Exercise prompt — Set down each entry from the block beneath, exactly as written.

-- start of Extracted entries --

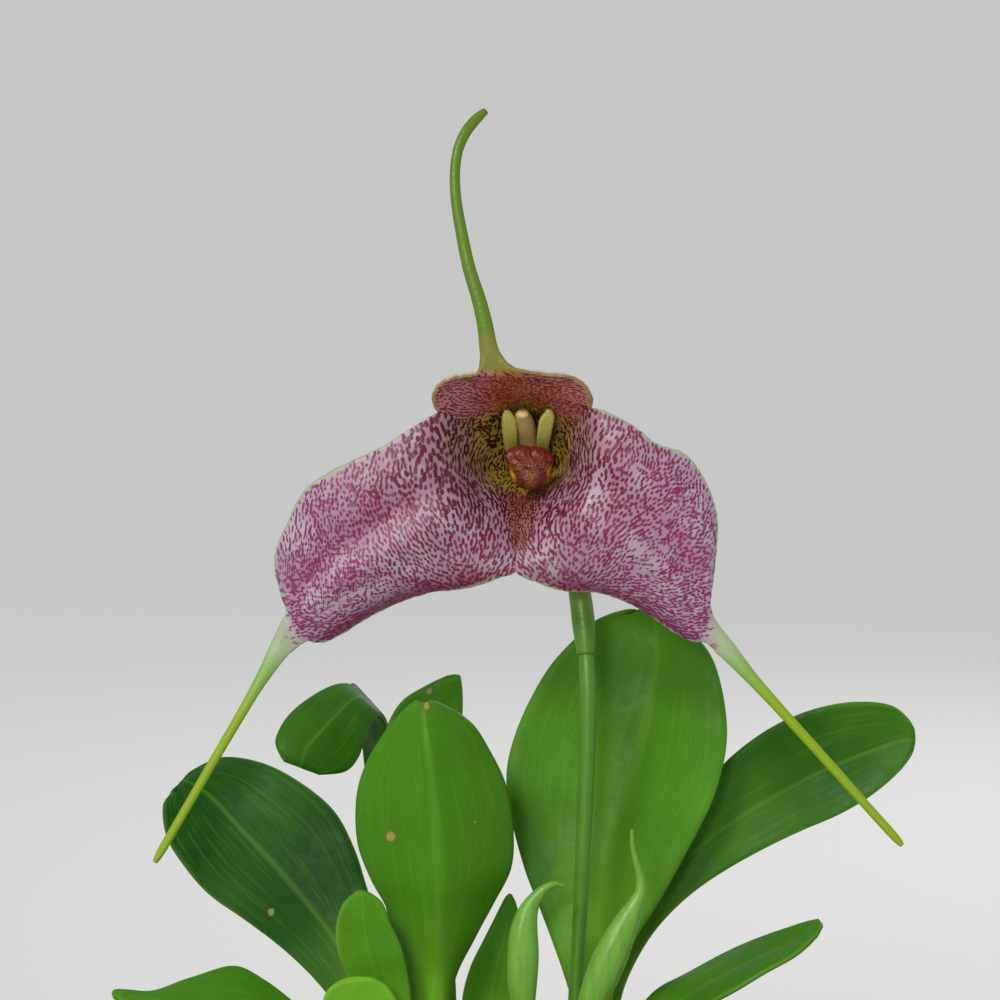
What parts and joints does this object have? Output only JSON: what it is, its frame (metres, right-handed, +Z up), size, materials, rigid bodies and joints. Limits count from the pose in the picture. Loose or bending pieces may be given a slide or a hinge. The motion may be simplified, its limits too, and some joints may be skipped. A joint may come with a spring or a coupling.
{
  "type": "masdevallia orchid in a pot",
  "caption": "Small masdevallia orchid in a clay pot: a spotted flower with long green tails above broad leathery leaves, with buds at the base.",
  "frame": {"origin": "centre of the pot's flat underside", "axes": "+Z up out of the pot, -Y the way the flower faces, +X to the right of someone who looks into the flower"},
  "size_m": [0.0791, 0.06, 0.1448],
  "materials": {
    "terracotta": "matte fired clay",
    "bark_mix": "damp bark chips",
    "rhizome": "fibrous",
    "leaf": "satin",
    "stem": "satin",
    "bract": "dry and papery",
    "ovary": "satin",
    "sepal": "soft, finely glistening",
    "petal": "waxy",
    "lip": "warty",
    "column": "waxy",
    "bud": "satin"
  },
  "bodies": {
    "root": {"pot": "terracotta", "growing_mix": "bark_mix", "rhizome": "rhizome", "leaf_1": "leaf", "leaf_2": "leaf", "leaf_3": "leaf", "leaf_4": "leaf", "leaf_5": "leaf", "leaf_6": "leaf", "leaf_7": "leaf", "leaf_8": "leaf", "leaf_9": "leaf", "leaf_10": "leaf", "leaf_11": "leaf", "flower_stem": "stem", "floral_bract": "bract", "ovary": "ovary", "sepals": "sepal", "petal_left": "petal", "petal_right": "petal", "lip": "lip", "column": "column", "anther_cap": "column", "flower_bud_1": "bud", "flower_bud_2": "bud"}
  },
  "joints": []
}
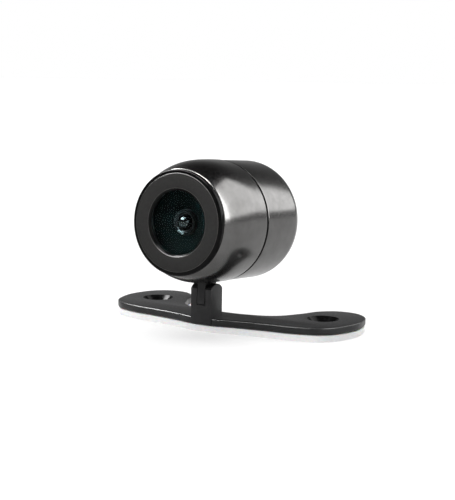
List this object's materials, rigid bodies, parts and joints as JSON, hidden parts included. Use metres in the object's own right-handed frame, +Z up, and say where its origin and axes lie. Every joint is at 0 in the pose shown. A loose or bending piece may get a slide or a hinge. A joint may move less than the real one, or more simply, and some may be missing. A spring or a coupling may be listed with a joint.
{
  "type": "backup camera",
  "caption": "Round tilting backup camera on a flat two-wing bracket with countersunk screw holes and a foam adhesive pad.",
  "frame": {"origin": "under the middle of the column, on the underside of the adhesive pad", "axes": "+Z up out of the surface it is stuck to, -Y the way the lens looks, +X along the bracket"},
  "size_m": [0.0574, 0.0336, 0.0354],
  "materials": {
    "black_chrome": "glossy black chrome, smooth, with soft reflections",
    "satin_metal": "satin dark grey-brown, glossy black side, bright thin edges",
    "black_paint": "semi-gloss black",
    "white_foam": "matte white foam tape",
    "steel": "bare steel",
    "nylon": "natural nylon",
    "rubber": "matte black rubber",
    "matte_black": "anodised matte black",
    "window_glass": "clear flat glass",
    "lens_glass": "coated optical glass",
    "filter_glass": "pale cyan filter glass",
    "circuit_board": "green solder mask",
    "chip_plastic": "black moulded plastic",
    "can_metal": "bright metal can",
    "socket_plastic": "cream moulded plastic"
  },
  "bodies": {
    "base": {"adhesive_pad": "white_foam", "mounting_bracket": "black_paint", "tilt_bush": "nylon", "tilt_screw": "steel"},
    "camera_head": {"front_housing": "black_chrome", "rear_cover": "black_chrome", "front_bezel": "satin_metal", "window_glass": "window_glass", "window_gasket": "rubber", "lens_baffle": "matte_black", "lens_barrel": "matte_black", "lens_front_element": "lens_glass", "lens_middle_element": "lens_glass", "lens_rear_element": "lens_glass", "lens_spacer": "matte_black", "lens_retaining_ring": "steel", "ir_filter": "filter_glass", "lens_holder": "chip_plastic", "lens_holder_screw_1": "steel", "lens_holder_screw_2": "steel", "image_sensor": "chip_plastic", "sensor_board": "circuit_board", "sensor_board_screw_1": "steel", "sensor_board_screw_2": "steel", "image_processor": "chip_plastic", "crystal": "can_metal", "board_header": "chip_plastic", "power_board": "circuit_board", "power_board_screw_1": "steel", "power_board_screw_2": "steel", "capacitor_1": "can_metal", "capacitor_2": "can_metal", "inductor": "chip_plastic", "voltage_regulator": "chip_plastic", "wire_socket": "socket_plastic", "housing_seal": "rubber", "cable_gland": "rubber"}
  },
  "joints": [
    {"name": "tilt", "type": "hinge", "parent": "base", "child": "camera_head", "pos_m": [0, 0, 0.0074], "axis": [1, 0, 0], "range_deg": [-25, 40]}
  ]
}
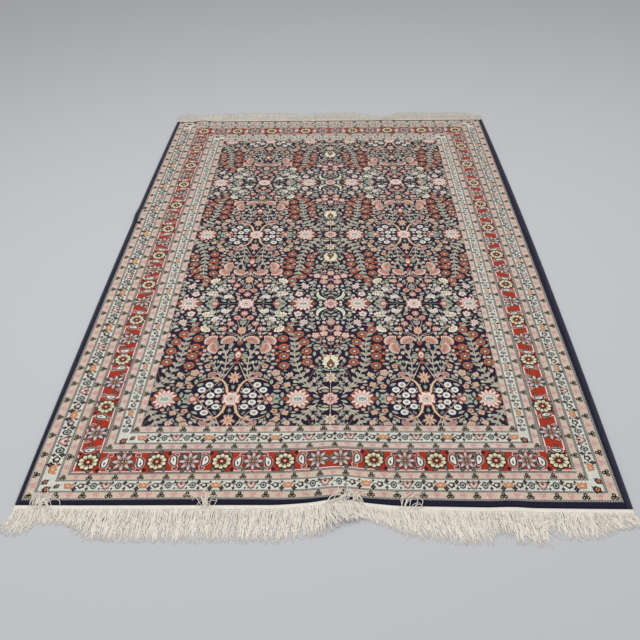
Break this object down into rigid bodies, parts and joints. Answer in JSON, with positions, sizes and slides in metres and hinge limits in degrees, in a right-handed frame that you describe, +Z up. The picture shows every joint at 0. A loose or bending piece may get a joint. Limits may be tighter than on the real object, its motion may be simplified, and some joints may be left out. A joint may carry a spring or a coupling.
{
  "type": "turkish rug",
  "caption": "Hand-knotted wool rug with overcast sides and a cotton fringe at both ends, lying flat on a floor.",
  "frame": {"origin": "on the floor under the middle of the rug's box, fringes included", "axes": "+X across the rug to the right, +Y along the rug away from the viewer, +Z up"},
  "size_m": [1.7548, 2.76, 0.0173],
  "materials": {
    "wool_pile": "cut wool pile in navy, rust red, cream, peach and grey green",
    "navy_overcast": "wool yarn wrapped over the side cords",
    "cotton_warp": "undyed plied cotton, woven flat and hanging loose"
  },
  "bodies": {
    "root": {"rug": "wool_pile", "binding_left": "navy_overcast", "binding_right": "navy_overcast", "fringe_near": "cotton_warp", "fringe_far": "cotton_warp"}
  },
  "joints": []
}
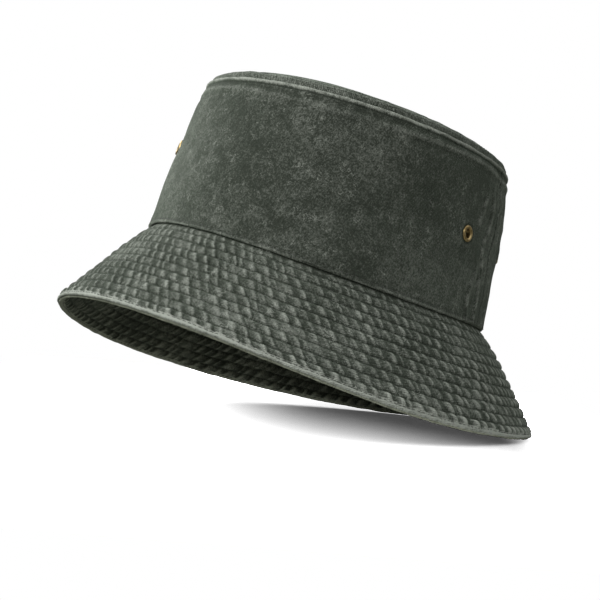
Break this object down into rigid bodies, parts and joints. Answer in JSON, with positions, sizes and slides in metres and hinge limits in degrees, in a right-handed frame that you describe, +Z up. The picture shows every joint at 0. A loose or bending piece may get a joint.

-- end of Extracted entries --

Solution for this problem —
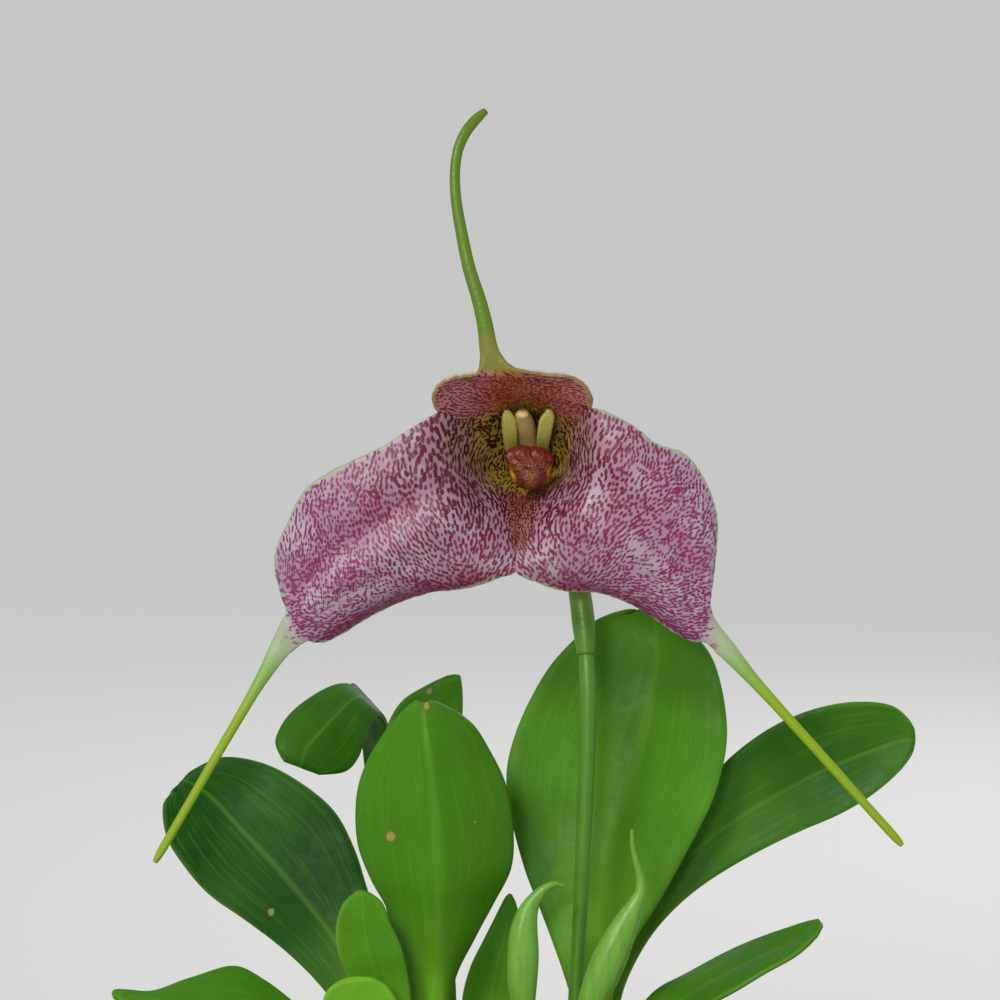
What parts and joints does this object have? Output only JSON: what it is, its frame (metres, right-handed, +Z up), size, materials, rigid bodies and joints. Limits count from the pose in the picture. Loose or bending pieces may be given a slide or a hinge. The motion may be simplified, its limits too, and some joints may be skipped. A joint may come with a spring or a coupling.
{
  "type": "masdevallia orchid in a pot",
  "caption": "Small masdevallia orchid in a clay pot: a spotted flower with long green tails above broad leathery leaves, with buds at the base.",
  "frame": {"origin": "centre of the pot's flat underside", "axes": "+Z up out of the pot, -Y the way the flower faces, +X to the right of someone who looks into the flower"},
  "size_m": [0.0791, 0.06, 0.1448],
  "materials": {
    "terracotta": "matte fired clay",
    "bark_mix": "damp bark chips",
    "rhizome": "fibrous",
    "leaf": "satin",
    "stem": "satin",
    "bract": "dry and papery",
    "ovary": "satin",
    "sepal": "soft, finely glistening",
    "petal": "waxy",
    "lip": "warty",
    "column": "waxy",
    "bud": "satin"
  },
  "bodies": {
    "root": {"pot": "terracotta", "growing_mix": "bark_mix", "rhizome": "rhizome", "leaf_1": "leaf", "leaf_2": "leaf", "leaf_3": "leaf", "leaf_4": "leaf", "leaf_5": "leaf", "leaf_6": "leaf", "leaf_7": "leaf", "leaf_8": "leaf", "leaf_9": "leaf", "leaf_10": "leaf", "leaf_11": "leaf", "flower_stem": "stem", "floral_bract": "bract", "ovary": "ovary", "sepals": "sepal", "petal_left": "petal", "petal_right": "petal", "lip": "lip", "column": "column", "anther_cap": "column", "flower_bud_1": "bud", "flower_bud_2": "bud"}
  },
  "joints": []
}
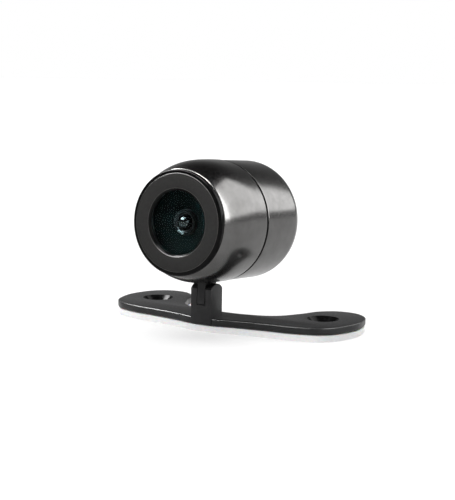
List this object's materials, rigid bodies, parts and joints as JSON, hidden parts included. Use metres in the object's own right-handed frame, +Z up, and say where its origin and axes lie. Every joint is at 0 in the pose shown. A loose or bending piece may get a slide or a hinge. A joint may move less than the real one, or more simply, and some may be missing. A spring or a coupling may be listed with a joint.
{
  "type": "backup camera",
  "caption": "Round tilting backup camera on a flat two-wing bracket with countersunk screw holes and a foam adhesive pad.",
  "frame": {"origin": "under the middle of the column, on the underside of the adhesive pad", "axes": "+Z up out of the surface it is stuck to, -Y the way the lens looks, +X along the bracket"},
  "size_m": [0.0574, 0.0336, 0.0354],
  "materials": {
    "black_chrome": "glossy black chrome, smooth, with soft reflections",
    "satin_metal": "satin dark grey-brown, glossy black side, bright thin edges",
    "black_paint": "semi-gloss black",
    "white_foam": "matte white foam tape",
    "steel": "bare steel",
    "nylon": "natural nylon",
    "rubber": "matte black rubber",
    "matte_black": "anodised matte black",
    "window_glass": "clear flat glass",
    "lens_glass": "coated optical glass",
    "filter_glass": "pale cyan filter glass",
    "circuit_board": "green solder mask",
    "chip_plastic": "black moulded plastic",
    "can_metal": "bright metal can",
    "socket_plastic": "cream moulded plastic"
  },
  "bodies": {
    "base": {"adhesive_pad": "white_foam", "mounting_bracket": "black_paint", "tilt_bush": "nylon", "tilt_screw": "steel"},
    "camera_head": {"front_housing": "black_chrome", "rear_cover": "black_chrome", "front_bezel": "satin_metal", "window_glass": "window_glass", "window_gasket": "rubber", "lens_baffle": "matte_black", "lens_barrel": "matte_black", "lens_front_element": "lens_glass", "lens_middle_element": "lens_glass", "lens_rear_element": "lens_glass", "lens_spacer": "matte_black", "lens_retaining_ring": "steel", "ir_filter": "filter_glass", "lens_holder": "chip_plastic", "lens_holder_screw_1": "steel", "lens_holder_screw_2": "steel", "image_sensor": "chip_plastic", "sensor_board": "circuit_board", "sensor_board_screw_1": "steel", "sensor_board_screw_2": "steel", "image_processor": "chip_plastic", "crystal": "can_metal", "board_header": "chip_plastic", "power_board": "circuit_board", "power_board_screw_1": "steel", "power_board_screw_2": "steel", "capacitor_1": "can_metal", "capacitor_2": "can_metal", "inductor": "chip_plastic", "voltage_regulator": "chip_plastic", "wire_socket": "socket_plastic", "housing_seal": "rubber", "cable_gland": "rubber"}
  },
  "joints": [
    {"name": "tilt", "type": "hinge", "parent": "base", "child": "camera_head", "pos_m": [0, 0, 0.0074], "axis": [1, 0, 0], "range_deg": [-25, 40]}
  ]
}
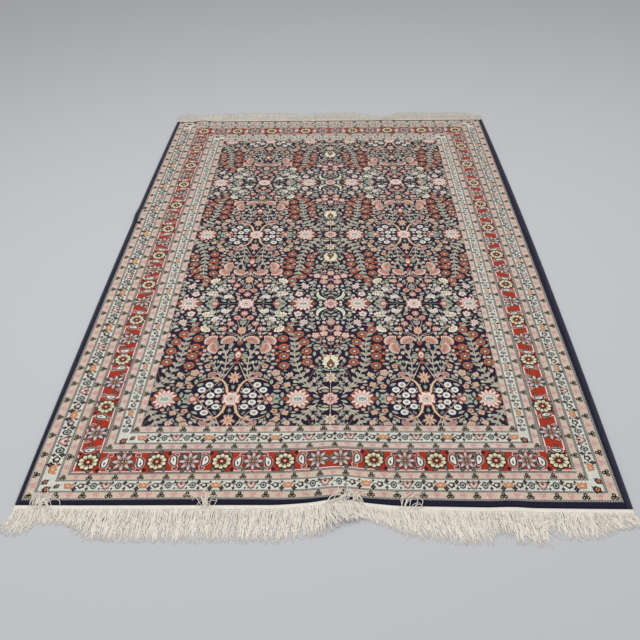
Break this object down into rigid bodies, parts and joints. Answer in JSON, with positions, sizes and slides in metres and hinge limits in degrees, in a right-handed frame that you describe, +Z up. The picture shows every joint at 0. A loose or bending piece may get a joint. Limits may be tighter than on the real object, its motion may be simplified, and some joints may be left out. A joint may carry a spring or a coupling.
{
  "type": "turkish rug",
  "caption": "Hand-knotted wool rug with overcast sides and a cotton fringe at both ends, lying flat on a floor.",
  "frame": {"origin": "on the floor under the middle of the rug's box, fringes included", "axes": "+X across the rug to the right, +Y along the rug away from the viewer, +Z up"},
  "size_m": [1.7548, 2.76, 0.0173],
  "materials": {
    "wool_pile": "cut wool pile in navy, rust red, cream, peach and grey green",
    "navy_overcast": "wool yarn wrapped over the side cords",
    "cotton_warp": "undyed plied cotton, woven flat and hanging loose"
  },
  "bodies": {
    "root": {"rug": "wool_pile", "binding_left": "navy_overcast", "binding_right": "navy_overcast", "fringe_near": "cotton_warp", "fringe_far": "cotton_warp"}
  },
  "joints": []
}
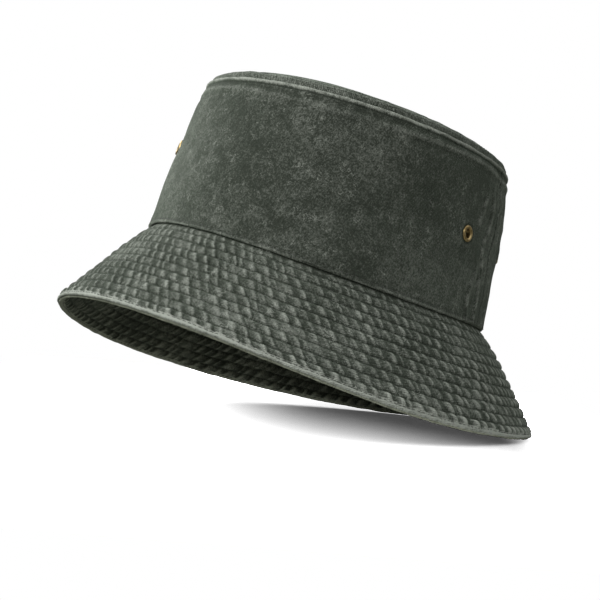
Break this object down into rigid bodies, parts and joints. Answer in JSON, with positions, sizes and slides in metres and hinge limits in degrees, in a right-handed frame that you describe, +Z up. The picture shows every joint at 0. A loose or bending piece may get a joint.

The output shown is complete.